Эта работа Романа Виктюка— спектакль не как другие. Что настолько очевидно, что вряд ли нуждается в доказательстве. Вместе с тем этот весьма своеобразный по содержанию и ярко индивидуальный по стилю спектакль странным образом целиком и полностью вписывается в контекст нашей повседневности, и в достоинствах, и в слабостях своих* становясь своего рода знамением нашего театрального времени (быть может, вернее было бы сказать, — безвременья).
В этой постановке театр предпринимает усилия, чтобы вернуться к самому себе — стать "просто театром", свободным от подчинения чему бы то ни было, лежащему за его суверенными пределами.

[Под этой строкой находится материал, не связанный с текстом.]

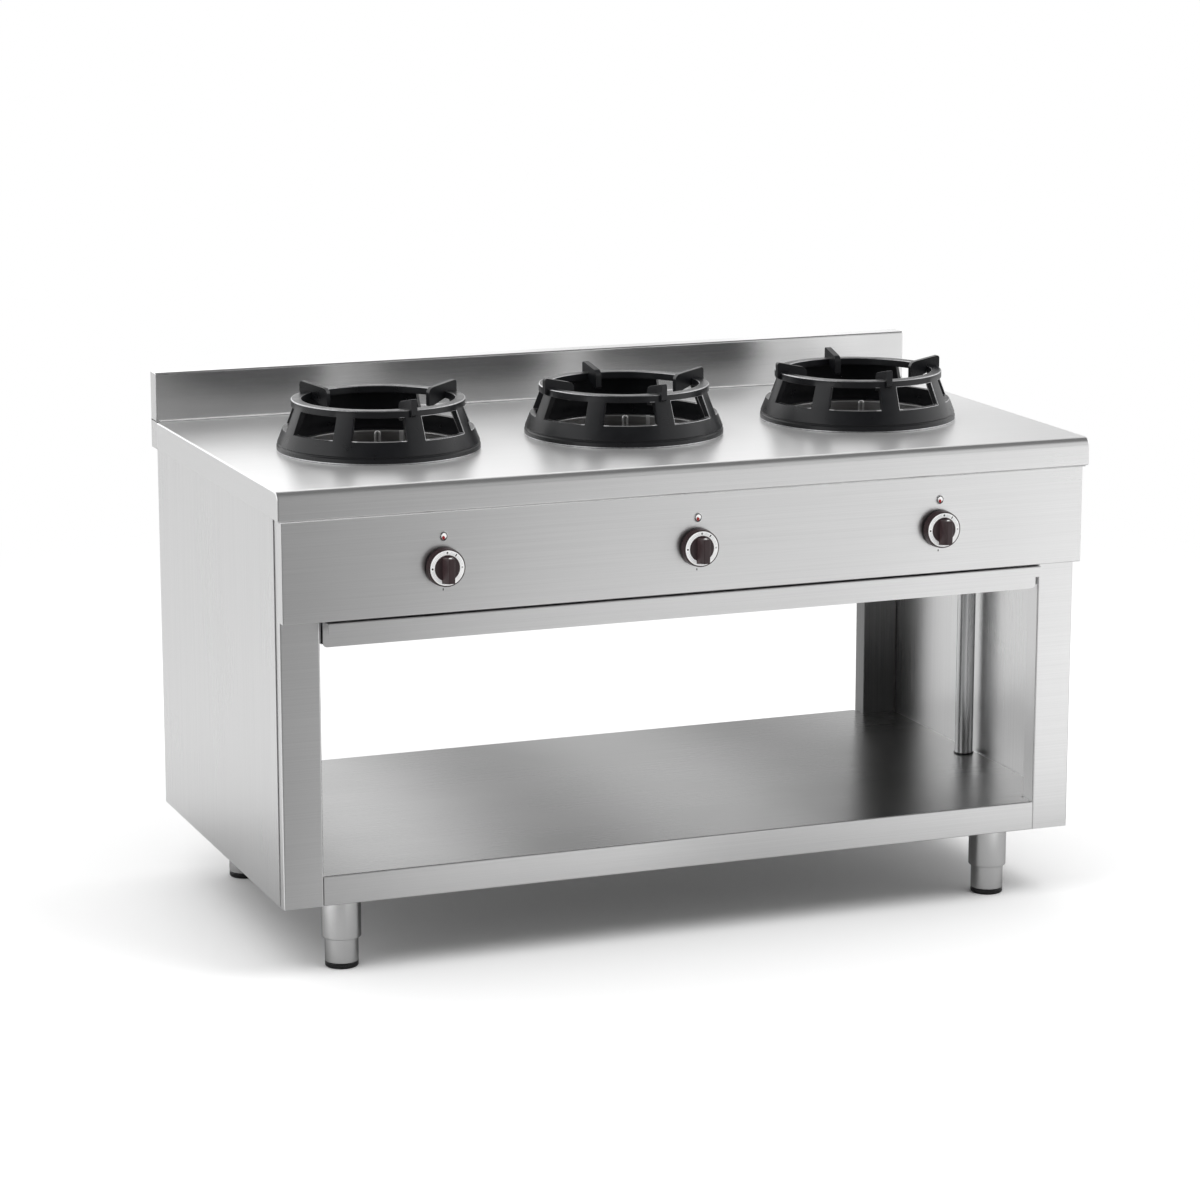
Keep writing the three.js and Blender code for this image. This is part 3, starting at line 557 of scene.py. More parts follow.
def zincMaterial():
    # galvanised sheet with its spangle
    material, tree, shader, place = newMaterial("zinc", 1.0)
    spangle = addNode(tree, "ShaderNodeTexVoronoi", {"feature": "F1"}, {"Vector": place, "Scale": 110.0})
    flake = addNode(tree, "ShaderNodeSeparateColor", None, {"Color": spangle.outputs["Color"]}).outputs[0]
    smudge = placeGroup(tree, smudgeGroup, {"Vector": place, "Size": 12.0})
    tone = mixColor(tree, flake, (0.40, 0.41, 0.42), (0.56, 0.57, 0.58))
    paint(tree, shader, mixColor(tree, smudge["Mask"], tone, (0.45, 0.455, 0.46)), flake, (0.38, 0.55))
    bump(tree, shader, smudge["Height"], 0.05, 0.0003)
    return material


def castMaterial(name, dark, worn, rough, grainSize, specular):
    material, tree, shader, place = newMaterial(name, 0.0, Specular_IOR_Level=specular)
    skin = placeGroup(tree, castGroup, {"Vector": place, "Grain": grainSize})
    # the lighter worn colour on the edges is partly wear, partly a painted highlight along the casting's edges
    wear = placeGroup(tree, wearAndHighlightGroup, {"Vector": place, "From": 0.53, "To": 0.62, "Breakup": 90.0})
    base = mixColor(tree, skin["Tone"], dark, tuple(c * 1.35 for c in dark))
    paint(tree, shader, mixColor(tree, wear["Mask"], base, worn), skin["Tone"], rough)
    bump(tree, shader, skin["Height"], 0.5, 0.0003)
    return material


def smudgedMetal(name, clean, dull, rough, size, peel):
    material, tree, shader, place = newMaterial(name, 1.0)
    smudge = placeGroup(tree, smudgeGroup, {"Vector": place, "Size": size})
    paint(tree, shader, mixColor(tree, smudge["Mask"], clean, dull), smudge["Mask"], rough)
    if peel:
        bump(tree, shader, smudge["Height"], peel, 0.0002)
    return material


def plasticMaterial(name, color, worn, rough, peel=0.04, **constants):
    material, tree, shader, place = newMaterial(name, 0.0, **constants)
    smudge = placeGroup(tree, smudgeGroup, {"Vector": place, "Size": 45.0})
    wear = placeGroup(tree, wearAndHighlightGroup, {"Vector": place, "From": 0.54, "To": 0.66, "Breakup": 200.0})
    base = mixColor(tree, smudge["Mask"], color, tuple(c * 0.86 for c in color))
    paint(tree, shader, mixColor(tree, wear["Mask"], base, worn), smudge["Mask"], rough)
    bump(tree, shader, smudge["Height"], peel, 0.0002)
    return material


panSteel = panSteelMaterial()
zinc = zincMaterial()
castIron = castMaterial(
    "satin cast iron", (0.006, 0.0063, 0.0075), (0.03, 0.03, 0.033), (0.27, 0.37), 900, 0.42)
burnerIron = castMaterial("heated iron", (0.03, 0.027, 0.025), (0.09, 0.085, 0.08), (0.55, 0.75), 700, 0.4)
# partly worn bare metal, partly painted highlight: a lighter metal for the ring's rim edges, window bevels and
# foot, where the edges catch light
groundIronAndHighlight = brushedSteel(
    "ground iron edge and painted highlight", (400, 400, 400), (0.4, 0.4, 0.41), (0.7, 0.7, 0.71), (0.26, 0.36))
# painted highlight: a pale matt finish for the beads that stand in for the light caught at the joints
highlightBeadPaint = plasticMaterial("pale bead, painted highlight", grey(0.7), grey(0.8), (0.45, 0.6), peel=0.1)
brass = smudgedMetal("turned brass", (0.62, 0.44, 0.18), (0.45, 0.31, 0.13), (0.28, 0.42), 60.0, 0.05)
brightTube = smudgedMetal("bright tube", grey(0.86), (0.74, 0.73, 0.72), (0.3, 0.42), 120.0, 0)
zincTube = brushedSteel(
    "bright zinc tube", grainAlongZ, (0.62, 0.625, 0.63), (0.74, 0.745, 0.75), (0.2, 0.3), 0.03)
knobPlastic = plasticMaterial("dark brown plastic", (0.034, 0.019, 0.021), (0.07, 0.045, 0.047), (0.3, 0.42))
printBlack = plasticMaterial("black print", (0.012, 0.012, 0.013), grey(0.02), (0.4, 0.5))
printGrey = plasticMaterial("grey print", (0.42, 0.42, 0.43), grey(0.5), (0.4, 0.5))
dialWhite = plasticMaterial("white dial", (0.95, 0.95, 0.945), (0.95, 0.95, 0.945), (0.3, 0.4))
printPale = plasticMaterial("pale grey print", (0.62, 0.63, 0.65), (0.62, 0.63, 0.65), (0.35, 0.45))
lensWhite = plasticMaterial(
    "white lens", (0.95, 0.945, 0.94), (0.95, 0.945, 0.94), (0.1, 0.18), Coat_Weight=0.6, Coat_Roughness=0.05)
lampRed = plasticMaterial("red lamp", (0.3, 0.006, 0.008), (0.35, 0.02, 0.02), (0.12, 0.2), Coat_Weight=0.5)
padRubber = plasticMaterial("foot rubber", (0.012, 0.012, 0.013), grey(0.03), (0.2, 0.36), peel=0.1)
print("materials made")


# ---- worktop and upstand

worktopShape = {
    "nose": 15 * mm,  # rounded front edge
    "fold": 3 * mm,
    "sheet": 1.5 * mm,
    "return": 7 * mm,
    "panHole": 138 * mm,
    "capRoom": 1.8 * mm,  # slot beside the upstand's end caps
}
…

Ему осточертело быть "служанкой" философии, морали, педагогики и всех прочих весьма разнообразных форм идеологии.
Осуществляя себя исключительно как явление театрального творчества, спектакль Виктюка открыто ориентируется на то, по чему истосковались души людей, находящихся по обе стороны рампы, — на красоту, изощренность формы, на законченность и совершенство сценического стиля.

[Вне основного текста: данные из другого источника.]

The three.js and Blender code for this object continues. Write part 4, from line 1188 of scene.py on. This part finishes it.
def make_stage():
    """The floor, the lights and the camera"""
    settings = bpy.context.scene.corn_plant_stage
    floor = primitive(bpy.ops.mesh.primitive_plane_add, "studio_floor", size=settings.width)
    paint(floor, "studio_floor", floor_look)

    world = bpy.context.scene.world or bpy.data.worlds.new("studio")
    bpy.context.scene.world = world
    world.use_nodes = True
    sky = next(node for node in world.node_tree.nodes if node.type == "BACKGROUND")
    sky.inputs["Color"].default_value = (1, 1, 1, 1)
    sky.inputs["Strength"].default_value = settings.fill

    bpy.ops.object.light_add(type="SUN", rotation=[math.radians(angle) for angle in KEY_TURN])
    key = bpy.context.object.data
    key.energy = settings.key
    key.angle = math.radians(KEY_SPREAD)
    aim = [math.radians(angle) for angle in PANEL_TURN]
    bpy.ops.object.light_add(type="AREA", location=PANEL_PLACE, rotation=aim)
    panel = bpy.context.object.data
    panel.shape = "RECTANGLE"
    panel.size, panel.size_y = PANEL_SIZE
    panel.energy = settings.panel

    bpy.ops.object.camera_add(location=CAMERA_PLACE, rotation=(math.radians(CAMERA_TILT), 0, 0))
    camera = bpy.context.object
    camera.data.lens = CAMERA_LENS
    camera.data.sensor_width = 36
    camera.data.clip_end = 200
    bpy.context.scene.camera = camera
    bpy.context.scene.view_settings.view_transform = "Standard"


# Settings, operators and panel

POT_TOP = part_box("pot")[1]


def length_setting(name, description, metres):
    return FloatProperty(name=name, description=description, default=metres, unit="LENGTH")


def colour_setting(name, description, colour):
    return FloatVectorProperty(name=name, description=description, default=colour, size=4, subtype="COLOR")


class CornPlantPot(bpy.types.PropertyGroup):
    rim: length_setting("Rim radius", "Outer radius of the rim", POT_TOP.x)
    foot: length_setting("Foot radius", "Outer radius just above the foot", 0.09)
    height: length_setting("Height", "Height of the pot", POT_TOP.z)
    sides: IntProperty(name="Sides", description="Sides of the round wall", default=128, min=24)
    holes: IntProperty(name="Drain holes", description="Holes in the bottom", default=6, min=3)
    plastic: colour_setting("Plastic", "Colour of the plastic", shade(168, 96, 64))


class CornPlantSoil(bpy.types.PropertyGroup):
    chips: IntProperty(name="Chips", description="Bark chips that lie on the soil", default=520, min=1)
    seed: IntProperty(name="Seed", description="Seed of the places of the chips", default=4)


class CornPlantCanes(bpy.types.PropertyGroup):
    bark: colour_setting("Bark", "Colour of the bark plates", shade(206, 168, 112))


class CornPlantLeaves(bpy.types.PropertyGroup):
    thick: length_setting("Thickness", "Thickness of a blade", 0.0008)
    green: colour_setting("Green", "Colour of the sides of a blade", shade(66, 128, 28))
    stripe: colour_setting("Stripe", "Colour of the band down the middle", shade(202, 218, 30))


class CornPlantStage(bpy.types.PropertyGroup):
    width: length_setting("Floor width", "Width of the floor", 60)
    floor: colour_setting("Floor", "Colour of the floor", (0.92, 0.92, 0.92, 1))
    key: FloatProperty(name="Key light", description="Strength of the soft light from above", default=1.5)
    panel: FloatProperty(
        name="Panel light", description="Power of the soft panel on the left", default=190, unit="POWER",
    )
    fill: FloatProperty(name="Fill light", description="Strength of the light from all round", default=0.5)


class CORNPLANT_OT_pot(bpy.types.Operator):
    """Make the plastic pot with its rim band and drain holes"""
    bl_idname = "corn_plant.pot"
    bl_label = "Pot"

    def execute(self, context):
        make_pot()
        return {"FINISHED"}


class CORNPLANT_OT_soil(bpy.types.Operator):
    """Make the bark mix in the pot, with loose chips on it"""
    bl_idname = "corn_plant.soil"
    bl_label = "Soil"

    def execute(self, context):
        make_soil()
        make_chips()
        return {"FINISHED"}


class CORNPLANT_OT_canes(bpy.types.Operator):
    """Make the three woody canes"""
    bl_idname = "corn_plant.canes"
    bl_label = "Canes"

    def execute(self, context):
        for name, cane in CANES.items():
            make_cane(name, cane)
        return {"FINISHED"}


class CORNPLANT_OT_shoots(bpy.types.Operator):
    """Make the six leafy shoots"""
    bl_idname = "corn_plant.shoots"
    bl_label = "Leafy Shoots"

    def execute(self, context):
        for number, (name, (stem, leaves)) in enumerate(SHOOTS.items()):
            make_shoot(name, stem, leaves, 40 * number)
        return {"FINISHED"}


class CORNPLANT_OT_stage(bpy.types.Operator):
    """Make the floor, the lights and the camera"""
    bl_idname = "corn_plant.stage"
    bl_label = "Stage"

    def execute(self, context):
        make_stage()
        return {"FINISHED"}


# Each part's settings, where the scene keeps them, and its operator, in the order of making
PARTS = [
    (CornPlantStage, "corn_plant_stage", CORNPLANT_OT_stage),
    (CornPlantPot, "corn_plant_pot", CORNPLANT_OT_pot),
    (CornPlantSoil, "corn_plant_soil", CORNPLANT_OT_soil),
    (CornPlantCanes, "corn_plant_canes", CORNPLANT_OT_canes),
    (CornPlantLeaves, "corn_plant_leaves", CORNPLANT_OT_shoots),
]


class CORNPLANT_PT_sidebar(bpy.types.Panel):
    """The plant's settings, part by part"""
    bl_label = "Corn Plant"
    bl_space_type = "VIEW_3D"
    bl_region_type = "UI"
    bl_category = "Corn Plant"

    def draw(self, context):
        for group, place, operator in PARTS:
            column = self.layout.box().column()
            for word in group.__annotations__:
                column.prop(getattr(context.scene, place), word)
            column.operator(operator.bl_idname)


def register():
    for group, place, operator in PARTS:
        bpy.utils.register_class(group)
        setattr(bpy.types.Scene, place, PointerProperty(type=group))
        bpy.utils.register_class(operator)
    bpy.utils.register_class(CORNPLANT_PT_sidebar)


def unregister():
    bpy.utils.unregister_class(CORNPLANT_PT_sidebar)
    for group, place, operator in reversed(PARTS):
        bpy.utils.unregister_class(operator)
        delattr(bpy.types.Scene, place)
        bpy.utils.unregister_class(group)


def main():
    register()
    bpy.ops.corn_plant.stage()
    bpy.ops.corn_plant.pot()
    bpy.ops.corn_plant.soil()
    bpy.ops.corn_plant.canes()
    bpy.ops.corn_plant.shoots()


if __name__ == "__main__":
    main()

Свои эстетические цели театр осуществляет в процессе освоения достаточно уникального и подаваемого в уникальном же ракурсе содержания. Театр стремится освоить область, всегда бывшую у нас под запретом, — область сексуальных отношений. Он выбирает в этой проблематике "самый-самый" эзотерический, то есть рассчитанный на посвященных (хотя и жгуче интересующий широкую публику) вопрос — область гомосексуальной любви. Тем самым создатели спектакля недвусмысленно и публично заявляют, что для творчества нет и не может быть запретных тем, что буквально все содержание жизни человека, вплоть до самых потаенных уголков и темных закоулков ее, имеет право быть освоено искусством.

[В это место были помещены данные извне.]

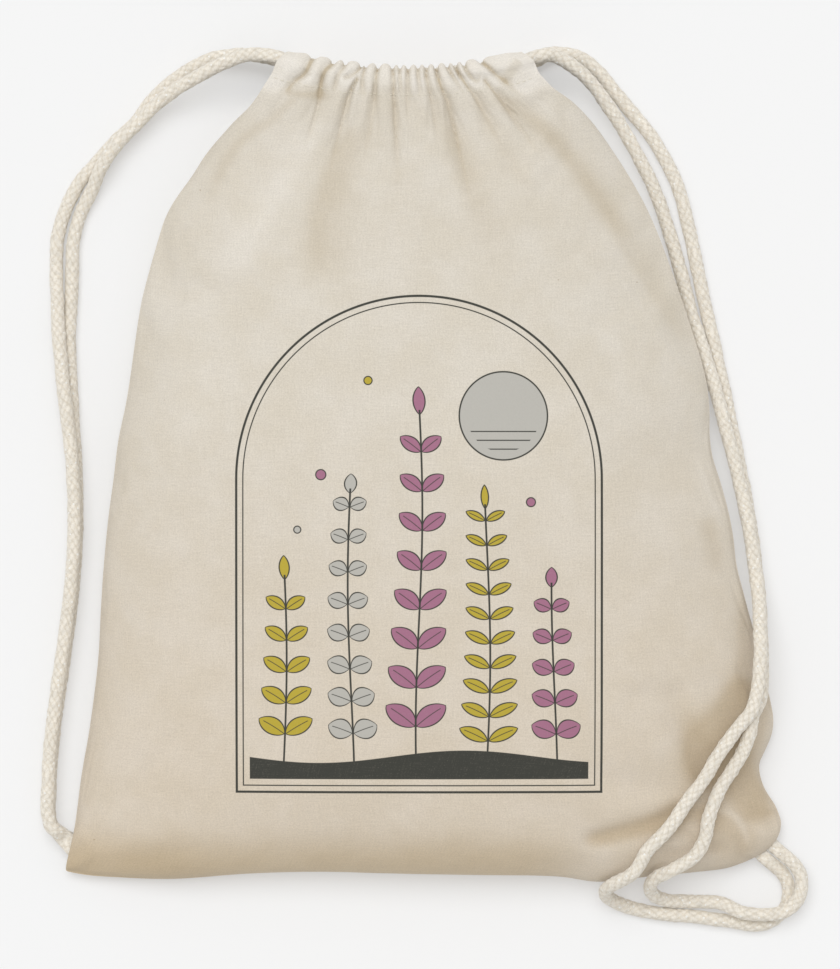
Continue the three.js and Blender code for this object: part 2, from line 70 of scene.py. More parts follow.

Наконец, Роман Виктюк и его актеры, скажем так, пытаются глобализировать содержание пьесы мало кому известного автора. Они хотят раскрыть некую универсальную структуру, лежащую, с их точки зрения, в основе истории любви скромного французского дипломата Рене Галлимара к очаровательной певице-китаянке, которая, как в конце концов выясняется, оказывается мужчиной и шпионом. Любовь и Смерть (преданный и опозоренный француз кончает жизнь самоубийством), Эрос и Танатос— вот истинный смысл, вот общечеловеческий план происходящего на сцене.